Speaking at the recent Nutracon conference in Anaheim, the New Zealand-based New Nutrition Business editor said superfruits were cashing in on changing consumer preferences, particularly among young people who seek convenience and so choose an acai juice over eating an apple of a pear.
NutraIngredients.com was unable to obtain press entry to the event, but Mellentin shared some of his insights and those obtained from fellow New Zealand-based fruit research specialist, Hort Research, after giving his presentation, which outlined what he viewed as key factors for superfruit success.
Convenience
Convenience was one factor in the rise of superfruits, along with sensory appeal, novelty, control of supply, health benefits and price.
He noted that superfruit juices presented fruits in their most convenient form, a fact that allowed hefty price premiums to be charged due to the appeal to increasingly time-starved consumers.
These same consumers were drawn to a juice product over a finicky whole fruit such as pomegranate, that can be time-consuming, messy and difficult to eat in its whole form.
Superfruit juices offered cost savings for growers and producers as end-product appearance concerns were dispensed with.
Mellentin quoted food marketing professor David Hughes of Imperial College in London who said:
“Fresh products are not in the formats that meet people’s lifestyle needs. As a result the value that the fresh fruit industry should be capturing is being stolen by consumer goods companies. What form do you think people under 35 will eat fruit and vegetables? More than half – maybe much more – will be in processed formats.”
The kiwiberry was an example of a fruit reinventing itself in a more convenient format – it is a mini version of kiwi fruit that can be consumed in one bite, including the skin.
Superfruit extract-based food supplements such as bilberry, cranberry, acerola and pomegranate were also performing strongly, and bilberry had become the world’s most expensive fruit.
He put the superfruit extract raw material market at about €110m, of which cranberry and bilberry account for about 75 per cent.
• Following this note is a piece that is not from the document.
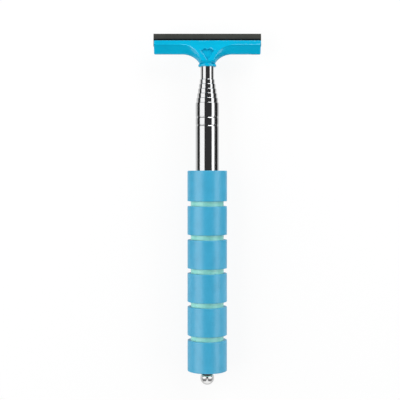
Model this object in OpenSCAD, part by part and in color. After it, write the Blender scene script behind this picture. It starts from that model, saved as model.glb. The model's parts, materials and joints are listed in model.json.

Japanese food and beverage makers were increasingly focusing research and development on superfruits with health benefits ranging from the eyes, to skin to metabolic syndrome and general immunity.
The other five factors
Mellentin observed a defining factor in the success of superfruits is the fact they sell at low volumes but command high premiums. This situation is being driven by:
- Sensory appeal. Formulators can improve on unpleasant taste that may exist in the whole fruit.
- Novelty. Can be over-emphasised, but highlights the point that superfruit success lies not so much in the fruit, but the format in which it is presented.
- Control of supply. Without this differentiation of product offering may be lost so securing ownership of Plant Variety Rights becomes important, as well as being vertically integrated as in the case of PomWonderful which grows its own, clinically-backed version of pomegranate in Californian orchards. Ocean Spray controls 80 per cent of the US cranberry supply, and 65 per cent of the world’s.
- Health benefit. Mellentin noted a positive relationship between the quantity of science and a superfruit’s status with cranberry, blueberry and pomegranate leading the way. Regular fruits had far less science backing them.
- Marketing. The success of a pomegranate start-up in the UK which employed grassroots marketing such as sampling and a cassis campaign that created a cartoon character, were examples of innovative marketing that permitted success.